%%
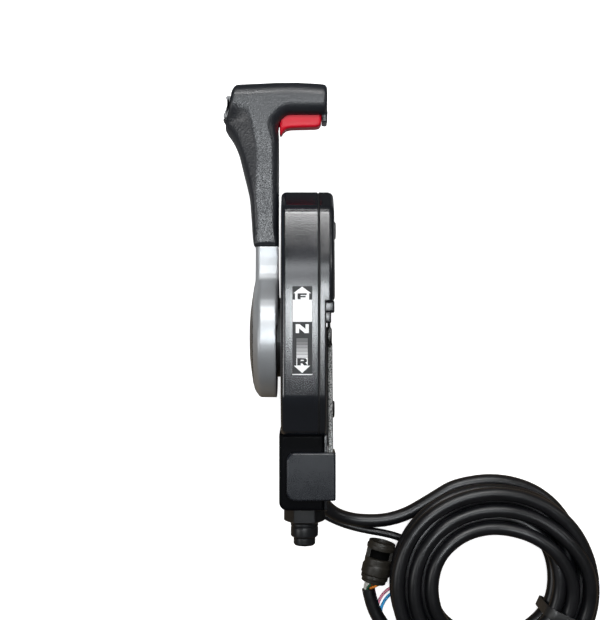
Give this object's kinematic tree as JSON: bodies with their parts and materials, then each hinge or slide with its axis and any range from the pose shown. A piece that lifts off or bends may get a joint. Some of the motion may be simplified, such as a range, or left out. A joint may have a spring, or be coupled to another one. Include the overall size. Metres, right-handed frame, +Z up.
{
  "type": "boat throttle control lever",
  "caption": "Side-mount boat remote control: black box with silver shift and throttle lever, L-shaped grip with trigger and trim switch, fast-idle lever, key switch and coiled harness.",
  "frame": {"origin": "centre of the object's footprint box, cords left out, on the plane that its flat bottom edge stands on", "axes": "+X outboard, out of the mounting face; +Y forward, the way the lever points at full forward; +Z up, the way it points in neutral"},
  "size_m": [0.344, 0.5491, 0.1383],
  "materials": {
    "shell_black": "semi-gloss black with a fine texture",
    "block_black": "satin black moulded plastic",
    "seal_rubber": "matte black",
    "zinc_steel": "bright zinc plate",
    "steel": "machined",
    "strip": "printed strip, black with white marks",
    "disc_black": "satin black",
    "bronze": "sintered bronze",
    "lever_silver": "silver metallic paint over casting",
    "cap_black": "semi-gloss black",
    "grip_black": "pebbled semi-gloss black",
    "trigger_red": "glossy red",
    "rocker_grey": "light grey",
    "gear_plastic": "natural acetal",
    "cord_black": "satin black PVC",
    "wire_pink": "pink PVC",
    "wire_blue": "light blue PVC",
    "wires_mixed": "coloured PVC",
    "connector_black": "matte dark moulded plastic",
    "tie_black": "black nylon",
    "electric": "black moulded"
  },
  "bodies": {
    "root": {"housing": "shell_black", "case_seal": "seal_rubber", "back_cover": "shell_black", "case_screws": "zinc_steel", "gear_decal": "strip", "neutral_lock_plate": "disc_black", "inboard_bushing": "bronze", "outboard_bushing": "bronze", "switch_housing": "block_black", "switch_cover": "block_black", "key_switch_body": "electric", "key_switch_nut": "block_black", "key_switch_ring": "block_black", "harness_boot": "seal_rubber", "lead_boot": "seal_rubber", "cable_clamp": "block_black", "shift_gear_post": "steel", "throttle_arm_post": "steel", "detent_bracket": "gear_plastic", "detent_spring": "steel", "friction_shoe": "gear_plastic", "neutral_switch": "electric", "warning_buzzer": "electric", "neutral_pivot_screw": "zinc_steel", "harness_run": "cord_black", "harness_coil": "cord_black", "harness_tail": "cord_black", "lead_run": "cord_black", "pink_wire": "wire_pink", "blue_wire": "wire_blue", "connector_body": "connector_black", "connector_collar": "connector_black", "connector_wires": "wires_mixed", "cord_tie": "tie_black"},
    "lever": {"lever_arm": "lever_silver", "hub_cap": "cap_black", "hub_washer": "zinc_steel", "hub_bolt": "zinc_steel", "main_shaft": "steel", "drive_gear": "steel", "throttle_cam": "steel", "detent_wheel": "steel", "grip": "grip_black", "trim_bezel": "block_black", "trigger_spring": "steel"},
    "trigger": {"trigger": "trigger_red", "trigger_pin": "steel", "lock_rod": "steel"},
    "trim_rocker": {"trim_rocker": "rocker_grey"},
    "shift_gear": {"shift_gear": "steel", "shift_cable_pin": "steel"},
    "throttle_arm": {"throttle_arm": "zinc_steel", "throttle_roller": "gear_plastic", "throttle_cable_pin": "steel"},
    "neutral_throttle": {"neutral_throttle_arm": "zinc_steel", "neutral_throttle_handle": "block_black", "neutral_throttle_rivets": "zinc_steel"},
    "key": {"key_cylinder": "block_black"},
    "friction_screw": {"friction_screw": "gear_plastic"},
    "detent_plunger": {"detent_plunger": "steel"}
  },
  "joints": [
    {"name": "lever_turn", "type": "hinge", "parent": "root", "child": "lever", "pos_m": [0.01844, -0.0212, 0.072], "axis": [1, 0, 0], "range_deg": [0, 160]},
    {"name": "trigger_lift", "type": "slide", "parent": "lever", "child": "trigger", "axis": [0, 1, 0], "range_m": [0, 0.004], "stiffness_N_per_m": 700, "springref_m": -0.003},
    {"name": "trim_rock", "type": "hinge", "parent": "lever", "child": "trim_rocker", "pos_m": [-0.04456, 0.1803, 0.072], "axis": [0, 0, 1], "range_deg": [-5, 5], "stiffness_Nm_per_rad": 0.5},
    {"name": "shift_gear_turn", "type": "hinge", "parent": "root", "child": "shift_gear", "pos_m": [0.01844, -0.0672, 0.05829], "axis": [1, 0, 0], "range_deg": [-80, 0]},
    {"name": "throttle_arm_turn", "type": "hinge", "parent": "root", "child": "throttle_arm", "pos_m": [0.01844, 0.0248, 0.038], "axis": [1, 0, 0], "range_deg": [0, 35]},
    {"name": "neutral_throttle_lift", "type": "hinge", "parent": "root", "child": "neutral_throttle", "pos_m": [0.01844, -0.0212, 0.072], "axis": [-1, 0, 0], "range_deg": [0, 55]},
    {"name": "key_turn", "type": "hinge", "parent": "root", "child": "key", "pos_m": [0.02234, -0.2012, 0.08], "axis": [0, -1, 0], "range_deg": [0, 90]},
    {"name": "friction_screw_turn", "type": "hinge", "parent": "root", "child": "friction_screw", "pos_m": [0.02944, 0.1068, 0.06], "axis": [0, 1, 0], "range_deg": [-180, 180]},
    {"name": "detent_press", "type": "slide", "parent": "root", "child": "detent_plunger", "axis": [0, 0, -1], "range_m": [0, 0.002], "stiffness_N_per_m": 2000, "springref_m": -0.002, "deforming": ["detent_spring"]}
  ],
  "couplings": [
    {"joint": "shift_gear_turn", "follows": "lever_turn", "ratio": -0.5}
  ]
}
%%
> **SET EXERCISE**: Reproduce the data in full, exactly as presented.

> **ANSWER TO THE TASK**:
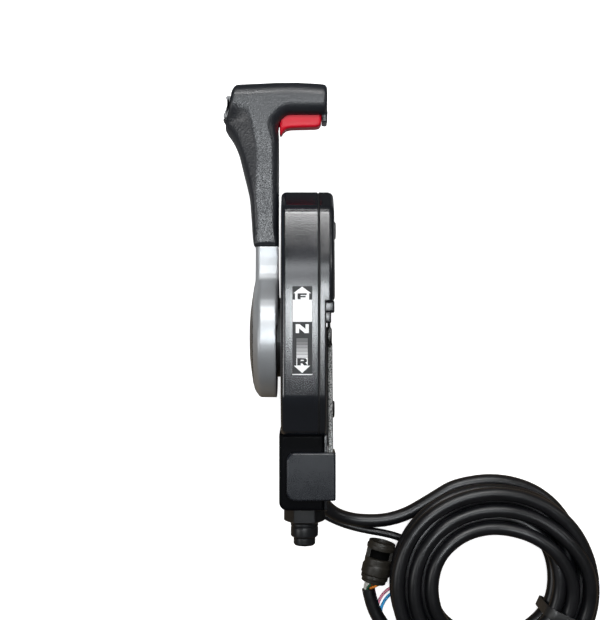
Give this object's kinematic tree as JSON: bodies with their parts and materials, then each hinge or slide with its axis and any range from the pose shown. A piece that lifts off or bends may get a joint. Some of the motion may be simplified, such as a range, or left out. A joint may have a spring, or be coupled to another one. Include the overall size. Metres, right-handed frame, +Z up.
{
  "type": "boat throttle control lever",
  "caption": "Side-mount boat remote control: black box with silver shift and throttle lever, L-shaped grip with trigger and trim switch, fast-idle lever, key switch and coiled harness.",
  "frame": {"origin": "centre of the object's footprint box, cords left out, on the plane that its flat bottom edge stands on", "axes": "+X outboard, out of the mounting face; +Y forward, the way the lever points at full forward; +Z up, the way it points in neutral"},
  "size_m": [0.344, 0.5491, 0.1383],
  "materials": {
    "shell_black": "semi-gloss black with a fine texture",
    "block_black": "satin black moulded plastic",
    "seal_rubber": "matte black",
    "zinc_steel": "bright zinc plate",
    "steel": "machined",
    "strip": "printed strip, black with white marks",
    "disc_black": "satin black",
    "bronze": "sintered bronze",
    "lever_silver": "silver metallic paint over casting",
    "cap_black": "semi-gloss black",
    "grip_black": "pebbled semi-gloss black",
    "trigger_red": "glossy red",
    "rocker_grey": "light grey",
    "gear_plastic": "natural acetal",
    "cord_black": "satin black PVC",
    "wire_pink": "pink PVC",
    "wire_blue": "light blue PVC",
    "wires_mixed": "coloured PVC",
    "connector_black": "matte dark moulded plastic",
    "tie_black": "black nylon",
    "electric": "black moulded"
  },
  "bodies": {
    "root": {"housing": "shell_black", "case_seal": "seal_rubber", "back_cover": "shell_black", "case_screws": "zinc_steel", "gear_decal": "strip", "neutral_lock_plate": "disc_black", "inboard_bushing": "bronze", "outboard_bushing": "bronze", "switch_housing": "block_black", "switch_cover": "block_black", "key_switch_body": "electric", "key_switch_nut": "block_black", "key_switch_ring": "block_black", "harness_boot": "seal_rubber", "lead_boot": "seal_rubber", "cable_clamp": "block_black", "shift_gear_post": "steel", "throttle_arm_post": "steel", "detent_bracket": "gear_plastic", "detent_spring": "steel", "friction_shoe": "gear_plastic", "neutral_switch": "electric", "warning_buzzer": "electric", "neutral_pivot_screw": "zinc_steel", "harness_run": "cord_black", "harness_coil": "cord_black", "harness_tail": "cord_black", "lead_run": "cord_black", "pink_wire": "wire_pink", "blue_wire": "wire_blue", "connector_body": "connector_black", "connector_collar": "connector_black", "connector_wires": "wires_mixed", "cord_tie": "tie_black"},
    "lever": {"lever_arm": "lever_silver", "hub_cap": "cap_black", "hub_washer": "zinc_steel", "hub_bolt": "zinc_steel", "main_shaft": "steel", "drive_gear": "steel", "throttle_cam": "steel", "detent_wheel": "steel", "grip": "grip_black", "trim_bezel": "block_black", "trigger_spring": "steel"},
    "trigger": {"trigger": "trigger_red", "trigger_pin": "steel", "lock_rod": "steel"},
    "trim_rocker": {"trim_rocker": "rocker_grey"},
    "shift_gear": {"shift_gear": "steel", "shift_cable_pin": "steel"},
    "throttle_arm": {"throttle_arm": "zinc_steel", "throttle_roller": "gear_plastic", "throttle_cable_pin": "steel"},
    "neutral_throttle": {"neutral_throttle_arm": "zinc_steel", "neutral_throttle_handle": "block_black", "neutral_throttle_rivets": "zinc_steel"},
    "key": {"key_cylinder": "block_black"},
    "friction_screw": {"friction_screw": "gear_plastic"},
    "detent_plunger": {"detent_plunger": "steel"}
  },
  "joints": [
    {"name": "lever_turn", "type": "hinge", "parent": "root", "child": "lever", "pos_m": [0.01844, -0.0212, 0.072], "axis": [1, 0, 0], "range_deg": [0, 160]},
    {"name": "trigger_lift", "type": "slide", "parent": "lever", "child": "trigger", "axis": [0, 1, 0], "range_m": [0, 0.004], "stiffness_N_per_m": 700, "springref_m": -0.003},
    {"name": "trim_rock", "type": "hinge", "parent": "lever", "child": "trim_rocker", "pos_m": [-0.04456, 0.1803, 0.072], "axis": [0, 0, 1], "range_deg": [-5, 5], "stiffness_Nm_per_rad": 0.5},
    {"name": "shift_gear_turn", "type": "hinge", "parent": "root", "child": "shift_gear", "pos_m": [0.01844, -0.0672, 0.05829], "axis": [1, 0, 0], "range_deg": [-80, 0]},
    {"name": "throttle_arm_turn", "type": "hinge", "parent": "root", "child": "throttle_arm", "pos_m": [0.01844, 0.0248, 0.038], "axis": [1, 0, 0], "range_deg": [0, 35]},
    {"name": "neutral_throttle_lift", "type": "hinge", "parent": "root", "child": "neutral_throttle", "pos_m": [0.01844, -0.0212, 0.072], "axis": [-1, 0, 0], "range_deg": [0, 55]},
    {"name": "key_turn", "type": "hinge", "parent": "root", "child": "key", "pos_m": [0.02234, -0.2012, 0.08], "axis": [0, -1, 0], "range_deg": [0, 90]},
    {"name": "friction_screw_turn", "type": "hinge", "parent": "root", "child": "friction_screw", "pos_m": [0.02944, 0.1068, 0.06], "axis": [0, 1, 0], "range_deg": [-180, 180]},
    {"name": "detent_press", "type": "slide", "parent": "root", "child": "detent_plunger", "axis": [0, 0, -1], "range_m": [0, 0.002], "stiffness_N_per_m": 2000, "springref_m": -0.002, "deforming": ["detent_spring"]}
  ],
  "couplings": [
    {"joint": "shift_gear_turn", "follows": "lever_turn", "ratio": -0.5}
  ]
}